His newest novel Sunshine on an Open Tomb is a one-of-a-kind work. The setting is 1988, and the narrator is an unnamed fictional younger brother of George W. and Jeb Bush. The Bushes are never named outright, everyone in the inbred family has an alias, and they’re collectively known simply as “The Family,” but it is 100% clear who The Family are supposed to be. The protagonist is writing this book in response to an inaccurate biography of The Family that had been released, giving his own alternate history of his bloodline and of this country’s dark underbelly.

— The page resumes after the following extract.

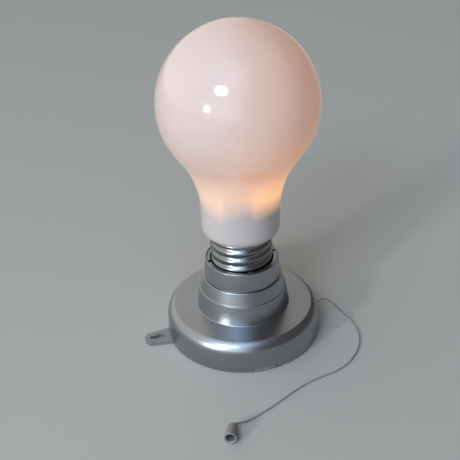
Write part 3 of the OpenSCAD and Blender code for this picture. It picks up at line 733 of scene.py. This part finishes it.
def make_pull():
    """Small hollow bell, turned about its own axis and then laid on its side."""
    outline = rounded([
        (CORD_HOLE_R, 0.0, 0.0002),
        (PULL_BACK_R, 0.0, 0.0006),
        (PULL_R, PULL_L, 0.0005),
        (PULL_BORE_R + 0.0006, PULL_L, 0.0003),
        (PULL_BORE_R, PULL_L - 0.0008, 0.0003),
        (PULL_BORE_R, PULL_FLOOR, 0.0003),
        (CORD_HOLE_R, PULL_FLOOR, 0.0),
    ])
    made = lathe(outline, 96)
    lean = math.atan((PULL_R - PULL_BACK_R) / PULL_L)
    turn = (Matrix.Rotation(PULL_TURN, 4, "Z") @ Matrix.Rotation(-lean, 4, "Y")
            @ Matrix.Rotation(math.pi / 2, 4, "Y"))
    made.transform(Matrix.Translation(PULL_BACK) @ turn)
    piece = finished("pull_bell", made, "cord")
    paint(piece, PULL_PAINT)
    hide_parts("pull")
    return piece


pull = make_pull()

# ---- Pull cord ---------------------------------------------------------------------------------

TABLE_Z = CORD_R
CORD_ROUTE = [
    (0.04715, 0, 0.008), (0.054, 0, 0.008), (0.060, 0, 0.008), (0.0635, 0.0006, 0.008),
    (0.067, 0.0026, 0.0077), (0.0705, 0.004, 0.0066), (0.074, 0.0036, 0.0046),
    (0.077, 0.0012, 0.0026), (0.0792, -0.0026, 0.0012), (0.0808, -0.008, TABLE_Z),
    (0.0826, -0.016, TABLE_Z), (0.0837, -0.024, TABLE_Z), (0.0836, -0.034, TABLE_Z),
    (0.0812, -0.045, TABLE_Z), (0.0756, -0.056, TABLE_Z), (0.0675, -0.0652, TABLE_Z),
    (0.059, -0.0718, TABLE_Z), (0.049, -0.0762, TABLE_Z), (0.038, -0.0788, TABLE_Z),
    (0.0285, -0.081, TABLE_Z), (0.019, -0.0848, TABLE_Z), (0.010, -0.0892, TABLE_Z),
    (0.001, -0.094, TABLE_Z), (-0.008, -0.0986, TABLE_Z), (-0.0165, -0.1024, TABLE_Z),
    (-0.0235, -0.1052, TABLE_Z), (-0.029, -0.1072, 0.0011), (-0.0334, -0.1082, 0.0022),
    (-0.0366, -0.109, 0.0031), (-0.0385, -0.1103, 0.0035), (-0.0396, -0.1125, 0.0036),
    (-0.0406, -0.1148, 0.0037)]
STRANDS = 3
LAY = 0.0036                     # length of one turn of the strands


def smooth_line(route, spacing):
    """Points a spacing apart on the smooth curve through the route."""
    points = [np.array(p, float) for p in route]
    knots = [points[0], *points, points[-1]]
    fine = []
    for a, b, c, d in zip(knots, knots[1:], knots[2:], knots[3:]):
        for t in np.linspace(0, 1, 24, endpoint=False):
            fine.append(0.5 * (2 * b + (c - a) * t + (2 * a - 5 * b + 4 * c - d) * t**2
                               + (3 * b - a - 3 * c + d) * t**3))
    fine.append(points[-1])
    fine = np.array(fine)
    run = np.concatenate([[0], np.cumsum(np.linalg.norm(np.diff(fine, axis=0), axis=1))])
    marks = np.linspace(0, run[-1], int(run[-1] / spacing) + 1)
    return np.column_stack([np.interp(marks, run, fine[:, i]) for i in range(3)]), marks


def make_cord():
    """Twisted cord: a tube whose strands wind round its centreline."""
    line, marks = smooth_line(CORD_ROUTE, 0.0003)
    turns = np.linspace(0, 2 * math.pi, 18, endpoint=False)
    rings = []
    for i, (centre, mark) in enumerate(zip(line, marks)):
        ahead = Vector(line[min(i + 1, len(line) - 1)] - line[max(i - 1, 0)]).normalized()
        side = ahead.cross(Vector((0, 0, 1))).normalized()
        over = side.cross(ahead)
        ring = []
        for a in turns:
            twist = STRANDS * (a - 2 * math.pi * mark / LAY)
            radius = CORD_R * (0.9 + 0.13 * math.cos(twist) ** 3)
            ring.append(Vector(centre) + radius * (math.cos(a) * side + math.sin(a) * over))
        rings.append(ring)
    piece = finished("twisted_cord", grid_tube(rings), "cord", 60)
    paint(piece, CORD)
    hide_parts("pull_cord")


make_cord()

# ---- Return spring of the switch ---------------------------------------------------------------

SPRING_WIRE = 0.0006
SPRING_TURNS = 6


def make_return_spring():
    """Wound spring of the switch, built at one length; the real one shortens against the switch's
    end wall as the cord is pulled.
    """
    low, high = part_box("return_spring")
    middle = (low + high) / 2
    radius = (high.z - low.z - SPRING_WIRE) / 2
    length = high.x - low.x
    rise = (length - SPRING_WIRE) / (2 * math.pi * SPRING_TURNS)
    start = low.x + SPRING_WIRE / 2
    rings = []
    for a in np.linspace(0, 2 * math.pi * SPRING_TURNS, 40 * SPRING_TURNS + 1):
        out = Vector((0, math.cos(a), math.sin(a)))
        ahead = Vector((rise, -radius * math.sin(a), radius * math.cos(a))).normalized()
        over = ahead.cross(out)
        centre = Vector((start + rise * a, middle.y, middle.z)) + radius * out
        rings.append([centre + (math.cos(b) * out + math.sin(b) * over) * (SPRING_WIRE / 2)
                      for b in np.linspace(0, 2 * math.pi, 12, endpoint=False)])
    piece = finished("wound_spring", grid_tube(rings), "base", 60)
    paint(piece, STEEL)
    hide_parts("return_spring")
    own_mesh(piece)


make_return_spring()

# ---- Floor and light ---------------------------------------------------------------------------

FLOOR_GAP = 0.0001               # keeps the floor off the faces that rest on it
FLOOR_HALF = 4


def make_floor():
    """Plain pale floor."""
    mesh = bpy.data.meshes.new("floor")
    mesh.from_pydata([(x * FLOOR_HALF, y * FLOOR_HALF, -FLOOR_GAP)
                      for x, y in ((-1, -1), (1, -1), (1, 1), (-1, 1))], [], [(0, 1, 2, 3)])
    floor = bpy.data.objects.new("floor", mesh)
    scene.collection.objects.link(floor)
    s = Shader("floor")
    s.set(Base_Color=(0.385, 0.37, 0.347, 1.0), Roughness=0.9)
    paint(floor, s.material)


make_floor()


def toward(azimuth, elevation, distance=1.0):
    """Vector of a length in a direction, given in degrees."""
    a, e = math.radians(azimuth), math.radians(elevation)
    return Vector((math.cos(a) * math.cos(e), math.sin(a) * math.cos(e), math.sin(e))) * distance


LAMP_AIM = Vector((0, 0, 0.12))
LAMP_DISTANCE = 1.8


def lamp(name, azimuth, elevation, size, power, colour):
    """Oval soft light that faces the bulb from a direction."""
    data = bpy.data.lights.new(name, "AREA")
    data.shape = "ELLIPSE"
    data.size, data.size_y = size
    data.energy = power
    data.color = colour
    made = bpy.data.objects.new(name, data)
    made.location = LAMP_AIM + toward(azimuth, elevation, LAMP_DISTANCE)
    made.rotation_euler = (LAMP_AIM - made.location).to_track_quat("-Z", "Y").to_euler()
    scene.collection.objects.link(made)


lamp("key", -147, 13, (0.2, 0.18), 15, (1.0, 0.97, 0.94))
lamp("window", -131.5, 38.5, (0.56, 0.4), 8.5, (0.70, 0.86, 1.0))

ROOM_LIGHT = (0.11, 0.10, 0.09, 1.0)

# Soft bright sides of the room: direction, cosines between which each one comes in, and its light
BRIGHT_SIDES = [(toward(140, 20), 0.1, 0.8, (0.95, 0.92, 0.86, 1.0)),
                (toward(-126, 57), 0.84, 1.0, (1.3, 1.8, 2.35, 1.0)),
                (toward(-128, 14), 0.78, 1.0, (1.5, 1.8, 2.1, 1.0))]


def make_world():
    """Dim warm room with its bright sides."""
    world = bpy.data.worlds.new("world")
    world.use_nodes = True
    tree = world.node_tree
    place = tree.nodes.new("ShaderNodeTexCoord")
    light = None
    for direction, low, high, colour in BRIGHT_SIDES:
        facing = tree.nodes.new("ShaderNodeVectorMath")
        facing.operation = "DOT_PRODUCT"
        facing.inputs[1].default_value = direction
        share = tree.nodes.new("ShaderNodeMapRange")
        share.interpolation_type = "SMOOTHSTEP"
        share.inputs["From Min"].default_value = low
        share.inputs["From Max"].default_value = high
        blend = tree.nodes.new("ShaderNodeMix")
        blend.data_type = "RGBA"
        blend.inputs[6].default_value = ROOM_LIGHT
        blend.inputs[7].default_value = colour
        tree.links.new(place.outputs["Generated"], facing.inputs[0])
        tree.links.new(facing.outputs["Value"], share.inputs["Value"])
        tree.links.new(share.outputs["Result"], blend.inputs[0])
        if light is not None:
            tree.links.new(light, blend.inputs[6])
        light = blend.outputs[2]
    tree.links.new(light, tree.nodes["Background"].inputs["Color"])
    scene.world = world


make_world()

scene.view_settings.view_transform = "Standard"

Some of Sunshine on an Open Tomb is a personal narrative of the narrator’s tortured existence, ranging from his obsession with the film River’s Edge to only being able to speak the phrase “Duh, unga-bunga” out loud (which everyone in the book understands to mean something else, like how the kids in Peanuts understand the seemingly indecipherable grown-ups). The other part of the book is comprised of extensively-researched conspiracy theories (and though I didn’t look up all the ones that are referenced here, but all the ones that I did look up did actually exist, and there’s probably hundreds of names and theories that are mentioned and worth exploring). The names of characters outside of The Family have also been altered, some of which are easy to figure out (such as Nixon being Nxn) and others not so much (such as JFK being King Arthur).
The book bounces back and forth between the narrator’s day-to-day experiences and these larger conspiracy theories, and the entire work is written in a herky-jerky, stream-of-conscious manner. It’s not a light read and not a particularly easy book to follow, but it is beautifully written, darkly funny, and perfectly captures the mood of conversing with someone who’s intensely paranoid and alienated.